-- START --
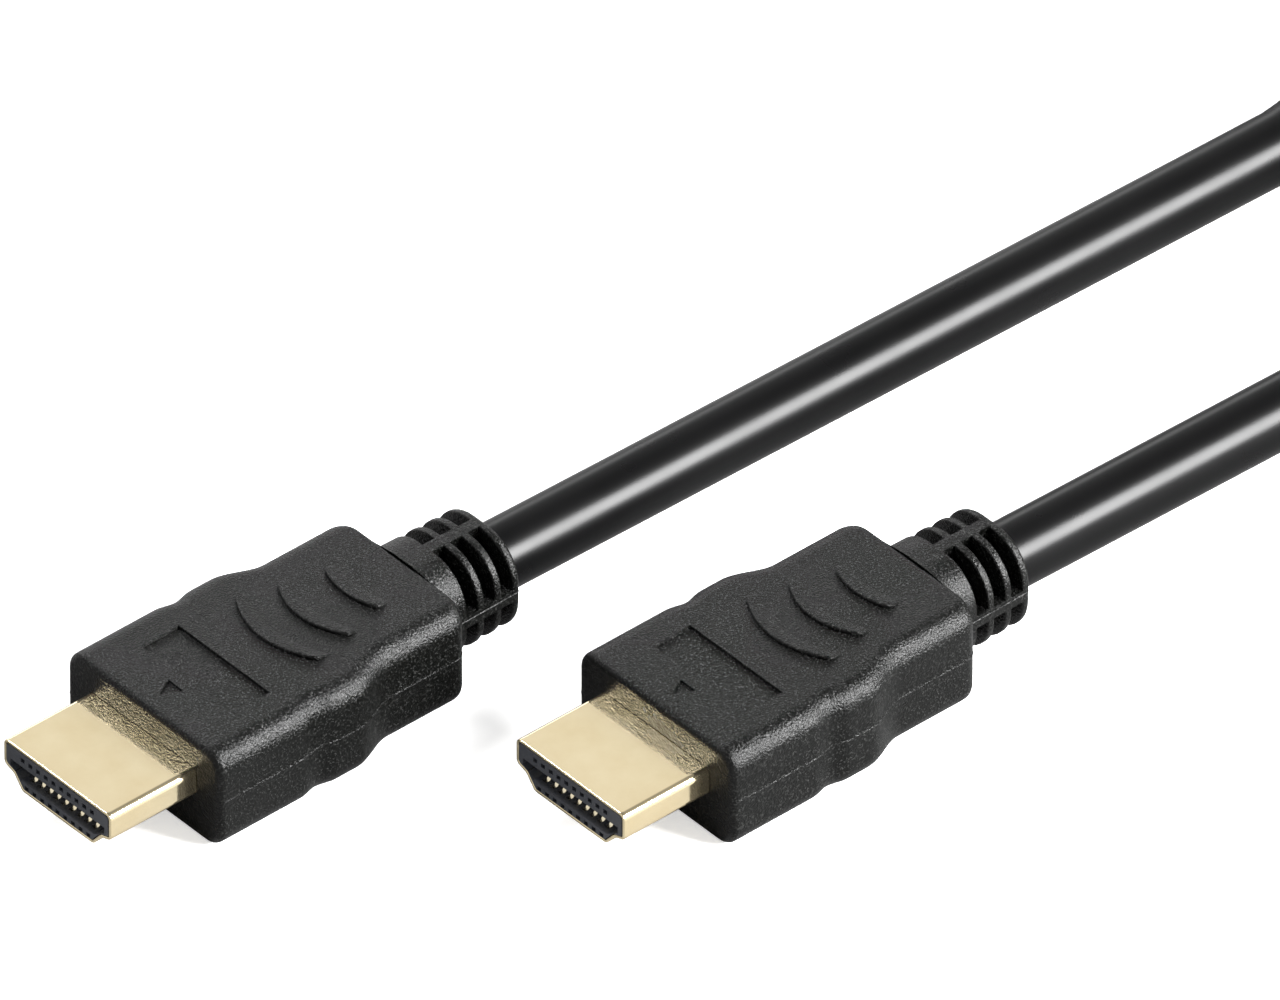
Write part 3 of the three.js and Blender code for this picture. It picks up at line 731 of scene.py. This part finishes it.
def makeFloor(spec):
    half = spec["floorSize"] / 2
    mesh = bpy.data.meshes.new("floor")
    corners = [(-half, -half, 0), (half, -half, 0), (half, half, 0), (-half, half, 0)]
    mesh.from_pydata(corners, [], [(0, 1, 2, 3)])
    floor = bpy.data.objects.new("floor", mesh)
    bpy.context.scene.collection.objects.link(floor)
    material, nodes, links, shader = newMaterial("pale_floor")
    # the floor sends less light back onto the cable than it shows to the camera
    ray = nodes.new("ShaderNodeLightPath")
    seen = mixColour(nodes, links, ray.outputs["Is Camera Ray"], spec["floorBounced"], spec["floorSeen"])
    links.new(seen, shader.inputs["Base Color"])
    # and a little light of its own keeps its shadows pale
    glow = mixColour(nodes, links, ray.outputs["Is Camera Ray"], (0.0, 0.0, 0.0), spec["floorGlow"])
    links.new(glow, shader.inputs["Emission Color"])
    shader.inputs["Emission Strength"].default_value = 1.0
    shader.inputs["Roughness"].default_value = 0.8
    mesh.materials.append(material)


def makeWorld(spec):
    # bright near the horizon and darker overhead
    world = bpy.data.worlds.new("studio")
    bpy.context.scene.world = world
    world.use_nodes = True
    nodes, links = world.node_tree.nodes, world.node_tree.links
    place = nodes.new("ShaderNodeTexCoord")
    split = nodes.new("ShaderNodeSeparateXYZ")
    spread = nodes.new("ShaderNodeMapRange")
    spread.interpolation_type = "SMOOTHSTEP"
    spread.inputs["From Min"].default_value = spec["fadeFrom"]
    spread.inputs["From Max"].default_value = spec["fadeTo"]
    spread.inputs["To Min"].default_value = spec["horizon"]
    spread.inputs["To Max"].default_value = spec["zenith"]
    links.new(place.outputs["Generated"], split.inputs["Vector"])
    links.new(split.outputs["Z"], spread.inputs["Value"])
    links.new(spread.outputs["Result"], nodes["Background"].inputs["Color"])


def makeLights(spec):
    # soft rectangles that face the plugs
    for name, direction, distance, width, height, power in spec["lights"]:
        light = bpy.data.lights.new(name, "AREA")
        light.shape = "RECTANGLE"
        light.size, light.size_y = width, height
        light.energy = power
        lamp = bpy.data.objects.new(name, light)
        bpy.context.scene.collection.objects.link(lamp)
        towards = np.array(direction) / np.linalg.norm(direction)
        lamp.location = np.array(spec["lampTarget"]) + towards * distance
        pitch = math.acos(towards[2])
        lamp.rotation_euler = (pitch, 0, math.atan2(towards[0], -towards[1]))


makeFloor(studio)
makeWorld(studio)
makeLights(studio)
bpy.context.scene.view_settings.view_transform = "Standard"
print("studio lit")

bpy.context.view_layer.update()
-- END --
- [Aim of the exercise] Return nothing but the lines from the start of the listing above through the line containing "mesh.materials.append(material)", exactly as given.

- [Result for this task]
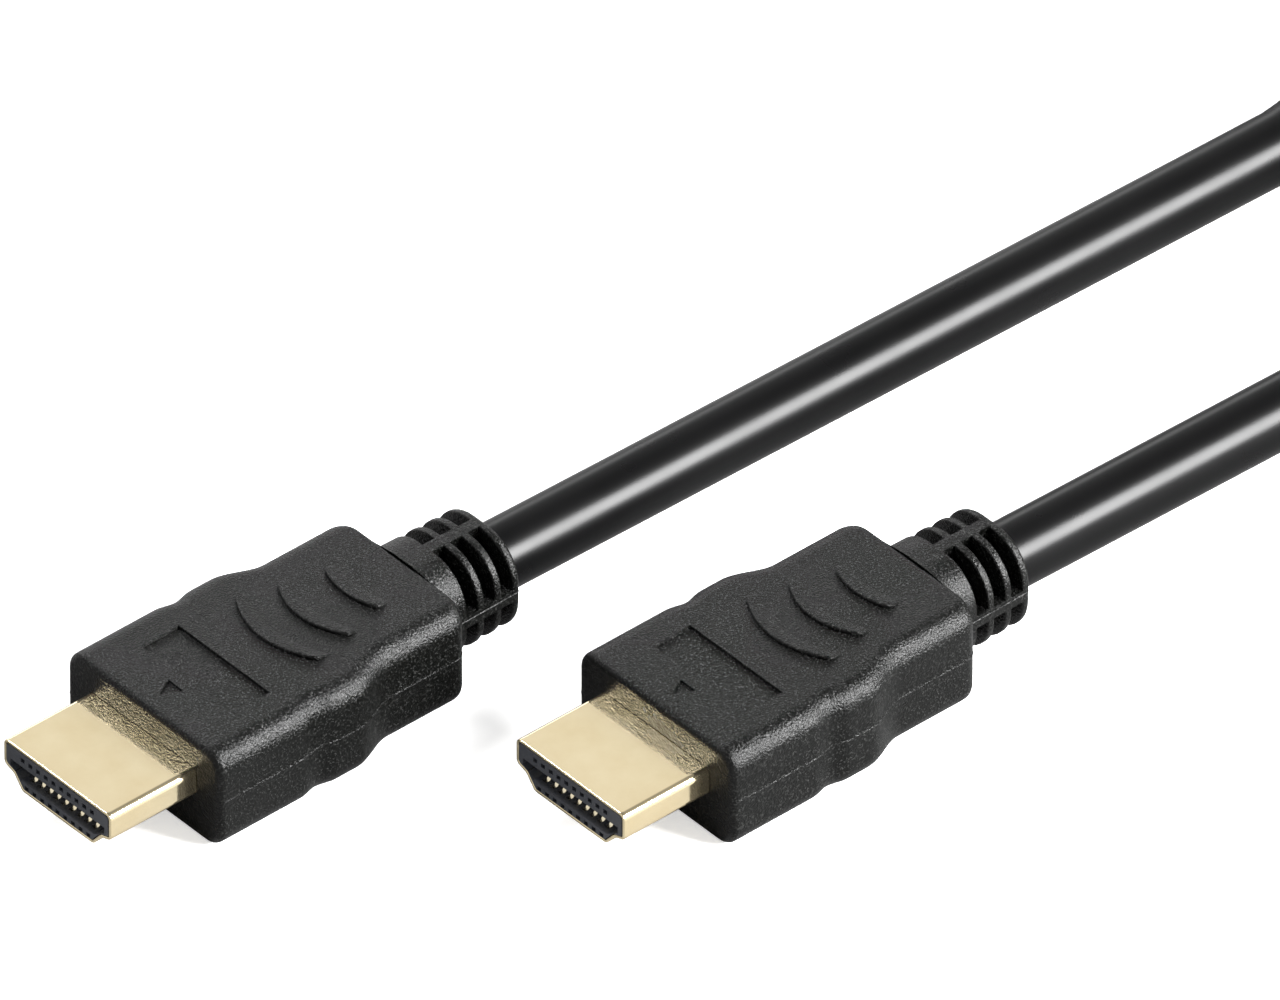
Write part 3 of the three.js and Blender code for this picture. It picks up at line 731 of scene.py. This part finishes it.
def makeFloor(spec):
    half = spec["floorSize"] / 2
    mesh = bpy.data.meshes.new("floor")
    corners = [(-half, -half, 0), (half, -half, 0), (half, half, 0), (-half, half, 0)]
    mesh.from_pydata(corners, [], [(0, 1, 2, 3)])
    floor = bpy.data.objects.new("floor", mesh)
    bpy.context.scene.collection.objects.link(floor)
    material, nodes, links, shader = newMaterial("pale_floor")
    # the floor sends less light back onto the cable than it shows to the camera
    ray = nodes.new("ShaderNodeLightPath")
    seen = mixColour(nodes, links, ray.outputs["Is Camera Ray"], spec["floorBounced"], spec["floorSeen"])
    links.new(seen, shader.inputs["Base Color"])
    # and a little light of its own keeps its shadows pale
    glow = mixColour(nodes, links, ray.outputs["Is Camera Ray"], (0.0, 0.0, 0.0), spec["floorGlow"])
    links.new(glow, shader.inputs["Emission Color"])
    shader.inputs["Emission Strength"].default_value = 1.0
    shader.inputs["Roughness"].default_value = 0.8
    mesh.materials.append(material)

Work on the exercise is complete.